You Are the One（HDU-4283）

Problem Description

The TV shows such as You Are the One has been very popular. In order to meet the need of boys who are still single, TJUT hold the show itself. The show is hold in the Small hall, so it attract a lot of boys and girls. Now there are n boys enrolling in. At the beginning, the n boys stand in a row and go to the stage one by one. However, the director suddenly knows that very boy has a value of diaosi D, if the boy is k-th one go to the stage, the unhappiness of him will be (k-1)*D, because he has to wait for (k-1) people. Luckily, there is a dark room in the Small hall, so the director can put the boy into the dark room temporarily and let the boys behind his go to stage before him. For the dark room is very narrow, the boy who first get into dark room has to leave last. The director wants to change the order of boys by the dark room, so the summary of unhappiness will be least. Can you help him?

Input 

The first line contains a single integer T, the number of test cases.  For each case, the first line is n (0 < n <= 100)

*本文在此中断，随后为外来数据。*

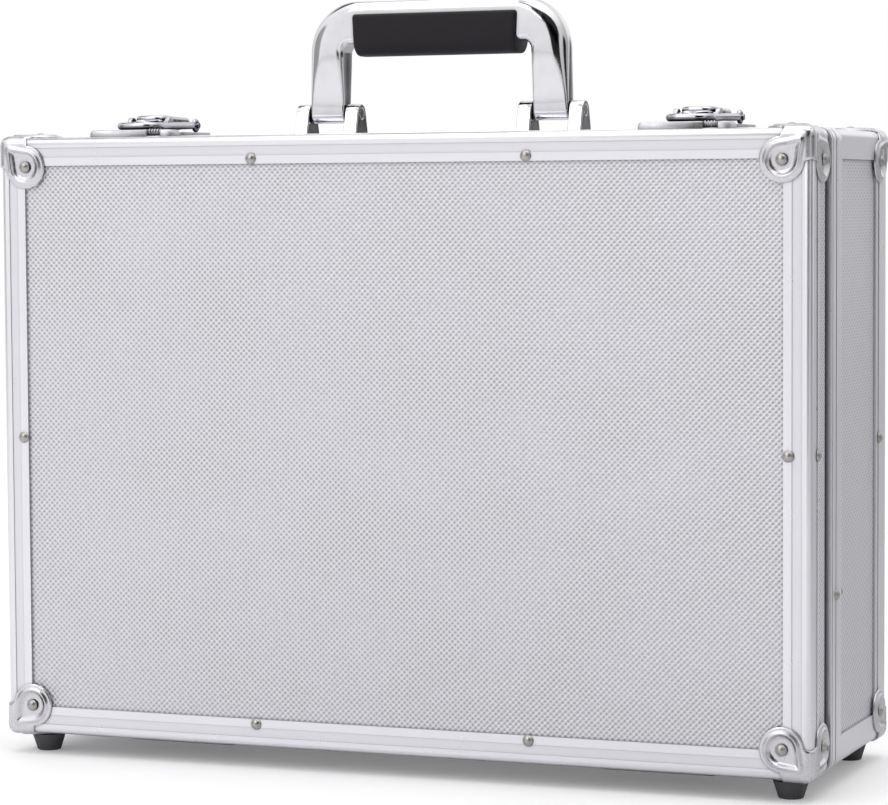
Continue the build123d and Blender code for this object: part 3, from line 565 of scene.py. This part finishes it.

The next n line are n integer D1-Dn means the value of diaosi of boys (0 <= Di <= 100)

Output

For each test case, output the least summary of unhappiness.

Sample Input

2
　　
5
1
2
3
4
5

5
5
4
3
2
2

Sample Output

Case #1: 20
Case #2: 24

————————————————————————————————————————————————————

题意：n 个人排队，每个人有一个值 pi，第 i 个上台的人的不满意度为 (i-1)*pi，现在可以利用一个栈来调整顺序，第 i 个人进栈可以让第 i+1 个人先入场，对于栈里的元素必须是后进先出，求如何设置一个合理的调度顺序使得不满意度最小

思路：想了半天觉得是贪心也可以做，写出来了但没过，看了题解才明白是如何转成区间 DP 做的，还是水平不够

用 dp[i][j] 表示 i~j 中的元素可得到的最小的值，对于 i~j 中的元素 i 让他第 k 个入场，那么其后面的 k-1 个元素就要先入场

这时就有了：dp[i+1][i+k-1] 和 dp[i+k][j]，对于第 i 个元素的愤怒值为 ：(k-1)*a[i]，第 i+k~j 的值则要加上 k*(sum[j]-sum[i+1-1])

最后的 dp[1][n] 即为答案

Source Program

#include<iostream>
#include<cstdio>
#include<cstring>
#include<cmath>
#include<algorithm>
#include<string>
#include<cstdlib>
#include<queue>
#include<set>
#include<map>
#include<stack>
#include<ctime>
#include<vector>
#define INF 0x3f3f3f3f
#define PI acos(-1.0)
#define N 10001
#define MOD 10007
#define E 1e-6
#define LL long long
using namespace std;
int a[N];
int sum[N];
int dp[N][N];
int main()
{
    int t;
    scanf("%d",&t);

    int Case=1;
    while(t--)
    {
        int n;
        scanf("%d",&n);

        memset(dp,0,sizeof(dp));
        memset(sum,0,sizeof(sum));

        for(int i=1;i<=n;i++)
        {
            scanf("%d",&a[i]);
            sum[i]=sum[i-1]+a[i];
        }

        for(int len=1;len<n;len++)
        {
            for(int i=1;i<=n;i++)
            {
                int j=i+len;
                dp[i][j]=INF;
                for(int k=1;k<=j-i+1;k++)
                    dp[i][j]=min(dp[i][j],dp[i+1][i+k-1]+dp[i+k][j]+(k-1)*a[i]+k*(sum[j]-sum[i+k-1]));
            }
        }

        printf("Case #%d: %d\n",Case++,dp[1][n]);
    }

    return 0;
}